I continued nodding, saying, “我知道, 我知道.” (I know, I know.)

I empathized. Not with her horror at brushing against teenage sexuality for the first time, but with what she said about Standard English not being enough to describe the grand, confusing moments of our lives—not being enough to feel true. When emotions run high, when things spin out of control, as they have a way of doing on late college nights, the only way we come close to interpreting what is happening is with the language closest to our hearts.

Perhaps this is why I’ve really come to value the few Singaporeans here at Penn. Whenever I meet them, our accents emerge in their full, unclipped glory. Words fall out of our mouths with little regard to pace, pronunciation, or grammar—keen knives cutting straight to what we want to express. Alberto Rios’s poem, “The Cities Inside Us” conveys this feeling perfectly: We speak words between us that we recognize / But which cannot be looked up. / They are our words. / They come from very far inside our mouths.

Of course, all this is not to say that the Singaporeans here haven’t also perfected an external voice. The immediacy and finesse with which my peers alternate between class pronounced so it rhymes with gloss, and class pronounced so it rhymes with crass, is a remarkable thing to witness. I know now what my teachers meant when they said Singaporeans are an adaptable people.

Lately I’ve been wondering if I’ve taken this whole language situation a tad too personally.

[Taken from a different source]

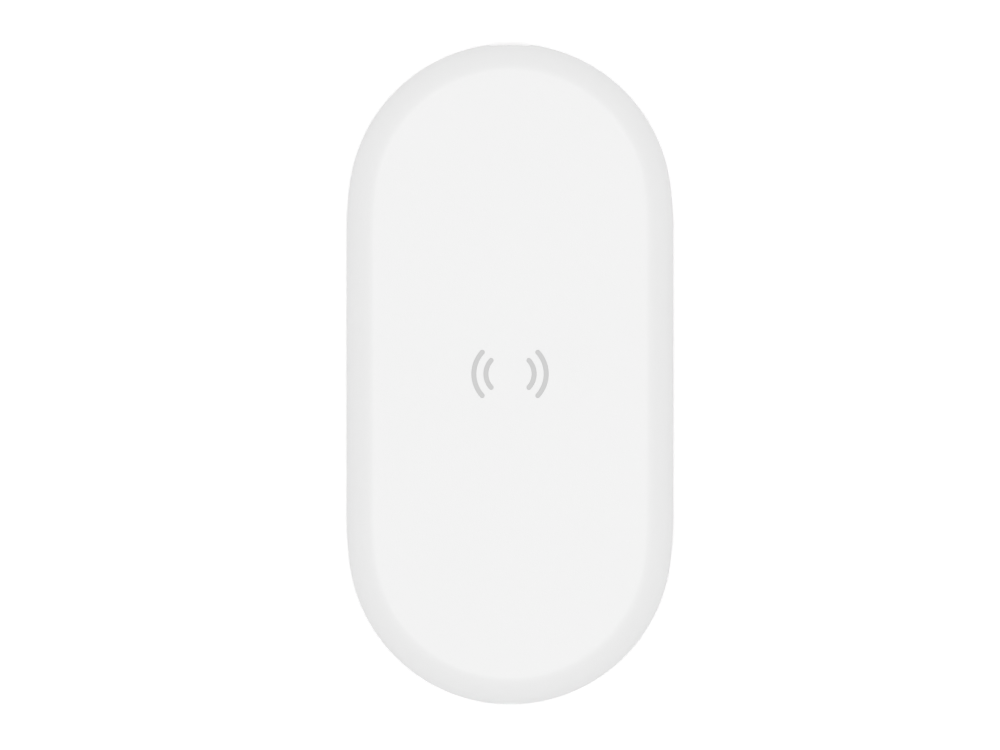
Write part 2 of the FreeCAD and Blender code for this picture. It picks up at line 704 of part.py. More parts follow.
def socket_tongue():
    """The plastic core: a block at the back, and the tongue that the plug slides over."""
    rear = SOCKET_BACK_Y + SOCKET_WALL
    core = bar(8.2, 2.4, 1.1, rear, rear + 1.45, SOCKET_Z)
    tongue = bar(6.69, 0.7, 0.2, rear + 1.45, SOCKET_MOUTH_Y - 0.6, SOCKET_Z)
    return join([core, tongue])


def socket_contacts():
    """Gold strips on both sides of the tongue, and their tails on the board."""
    made = []
    first_x = -CONTACT_PITCH * (CONTACTS_IN_ROW - 1) / 2
    for place in range(CONTACTS_IN_ROW):
        x = first_x + CONTACT_PITCH * place
        made.append(block(x, SOCKET_MOUTH_Y - 2.6, SOCKET_Z + 0.35, 0.25, 3.3, 0.05))
        made.append(block(x, SOCKET_MOUTH_Y - 2.6, SOCKET_Z - 0.4, 0.25, 3.3, 0.05))
        made.append(block(x, SOCKET_BACK_Y - 0.4, BOARD_TOP_Z, 0.25, 0.7, 0.12))
    return group(made)


# ---- the status light ----


def light_guide():
    """A milky bar that carries the light out through the front wall, flush with the cover."""
    shaft = bar(GUIDE_WIDTH, GUIDE_HEIGHT, 0.1, -LENGTH / 2 - 1, GUIDE_BACK_Y, LIGHT_Z)
    flush = shaft.common(top_cover_outside())
    flange = bar(5.6, 1.5, 0.4, -LENGTH / 2, -69.2, LIGHT_Z).common(top_cover_inside())
    return join([flush, flange])


def light_board():
    board = plate(16, 6, 0.8, LIGHT_BOARD_Z, LIGHT_BOARD_TOP_Z, 0, -63.4)
    removed = [
        post(side * LIGHT_PIN_X, LIGHT_PIN_Y, 0.85, LIGHT_BOARD_Z, LIGHT_BOARD_TOP_Z)
        for side in (-1, 1)
    ]
    hole = LIGHT_WIRE_DIAMETER / 2 + 0.15
    removed += [
        post(x, LIGHT_WIRE_Y, hole, LIGHT_BOARD_Z, LIGHT_BOARD_TOP_Z) for x, _ in LIGHT_WIRES
    ]
    return board.cut(removed)


def status_light():
    return block(0, -65.6, LIGHT_BOARD_TOP_Z, 3.0, 1.2, 1.0)


def light_wires():
    wires = []
    for start_x, run_x in LIGHT_WIRES:
        points = [
            Vector(start_x, LIGHT_WIRE_Y, LIGHT_BOARD_TOP_Z),
            Vector(start_x, LIGHT_WIRE_Y, LIGHT_WIRE_RUN_Z),
            Vector(start_x, -53.0 - start_x, LIGHT_WIRE_RUN_Z),
            Vector(run_x, -47.0 - start_x, LIGHT_WIRE_RUN_Z),
            Vector(run_x, LEAD_END_Y, LIGHT_WIRE_RUN_Z),
            Vector(run_x, LEAD_END_Y, BOARD_TOP_Z),
        ]
        wires.append(wire_through(points, LIGHT_WIRE_DIAMETER, 0.4))
    return group(wires)


# ---- every sub-part, by name ----


def sub_parts():
    return {
        "top_cover": top_cover(),
        "charge_mark": charge_mark(),
        "bottom_cover": bottom_cover(),
        "foot_ring": foot_ring(),
        "foot_tape": foot_tape(),
        "housing_screws": housing_screws(),
        "coil_tray": coil_tray(),
        "tray_screws": tray_screws(),
        "ferrite_tape": film(55.0, 95.0, TRAY_TOP_Z),
        "ferrite_plate": ferrite_plate(),
        "coil_tape": film(52.6, 94.0, FERRITE_TOP_Z),
        "coil_front": coil(-COIL_SPACING, LOWER_COIL_Z, COIL_LEADS[0][0]),
        "coil_rear": coil(COIL_SPACING, LOWER_COIL_Z, COIL_LEADS[2][0]),
        "coil_film": film(53.0, 46.0, UPPER_COIL_Z - TAPE_THICKNESS),
        "coil_middle": coil(0, UPPER_COIL_Z, COIL_LEADS[1][0]),
        "coil_foam": coil_foam(),
        "coil_leads": coil_leads(),
        "thermistor": thermistor(),
        "thermistor_leads": thermistor_leads(),
        "ballast_plate": ballast_plate(),
        "ballast_tape": ballast_tape(),
        "main_board": main_board(),
        "board_screws": board_screws(),
        "solder_joints": solder_joints(),
        "control_chip": chips([(0, 60.8)], 6.0, 6.0, 0.9, 0.1),
        "protocol_chip": chips([(-5.3, 58.9)], 3.0, 3.0, 0.75, 0.08),
        "bridge_transistors": chips(BRIDGE_TRANSISTORS, 3.3, 3.3, 0.9, 0.1),
        "coil_switches": coil_switches(),
        "power_inductor": power_inductor(),
        "resonance_capacitors": chips(RESONANCE_CAPACITORS, 3.2, 2.5, 2.0),
        "input_capacitors": chips(INPUT_CAPACITORS, 1.6, 3.2, 1.6),
        "bypass_capacitors": chips(BYPASS_CAPACITORS, 1.0, 0.5, 0.5),
        "small_resistors": chips(SMALL_RESISTORS, 1.0, 0.5, 0.35),
        "shunt_resistor": chips([(-14.4, 61.0)], 1.6, 3.2, 0.6),
        "crystal": chips([(4.6, 58.4)], 2.0, 1.6, 0.6),
        "socket_shell": socket_shell(),
        "socket_tongue": socket_tongue(),
        "socket_contacts": socket_contacts(),
        "light_guide": light_guide(),
        "light_board": light_board(),
        "status_light": status_light(),
        "light_wires": light_wires(),
    }


def main():
    os.makedirs("parts", exist_ok=True)
    for name, shape in sub_parts().items():
        shape.exportStep(f"parts/{name}.step")
        print(f"{name}: {len(shape.Solids)} solid(s), {shape.Volume:.1f} mm3, valid {shape.isValid()}")


main()
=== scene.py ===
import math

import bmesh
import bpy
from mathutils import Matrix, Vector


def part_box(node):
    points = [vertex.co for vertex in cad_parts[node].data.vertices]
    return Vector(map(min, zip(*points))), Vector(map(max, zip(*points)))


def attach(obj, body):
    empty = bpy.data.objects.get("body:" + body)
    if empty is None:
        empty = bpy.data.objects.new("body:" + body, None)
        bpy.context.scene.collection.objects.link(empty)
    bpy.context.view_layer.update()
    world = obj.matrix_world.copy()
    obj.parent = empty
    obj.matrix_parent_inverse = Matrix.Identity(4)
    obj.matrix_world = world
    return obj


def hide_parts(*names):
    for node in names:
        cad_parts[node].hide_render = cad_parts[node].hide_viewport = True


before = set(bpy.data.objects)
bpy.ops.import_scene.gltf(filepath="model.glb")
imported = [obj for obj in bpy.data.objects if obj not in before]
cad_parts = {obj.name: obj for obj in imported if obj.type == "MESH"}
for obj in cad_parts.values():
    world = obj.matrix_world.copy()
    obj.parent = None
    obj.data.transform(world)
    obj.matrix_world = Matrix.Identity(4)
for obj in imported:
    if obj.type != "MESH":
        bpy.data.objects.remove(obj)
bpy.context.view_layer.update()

# A long, round-ended wireless charging pad, white and soft-edged.
#
# The covers, the foot ring and the coils follow one rule each, so a Geometry Nodes tree makes them from
# a section or from a few sizes. So does whatever repeats: the mark's bars, the screws and the board's
# parts. Sizes are in millimetres, and become metres where a mesh or a tree takes them.

MM = 0.001


def box_mm(node):
    """A CAD node's lowest and highest corners, in millimetres."""
    low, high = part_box(node)
    return low / MM, high / MM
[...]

Till now, I have kept my Singaporean inflection close at hand, for fear that attempts at Americanisms will be wrong—or, worse, permanent. Yet I am beginning to feel myself grow tired of this stage fright, tired of this senseless preoccupation with the packaging of ideas rather than the ideas themselves. Away from all these theatrics, the simple facts are that I am 9,500 miles away from home, and will be for four more years. I came here looking for change, and the words forming in my mouth to accommodate that change are not jokes, lies, or betrayals. They are real, not strange, and they are mine.

Rebecca Tan is a freshman from Singapore.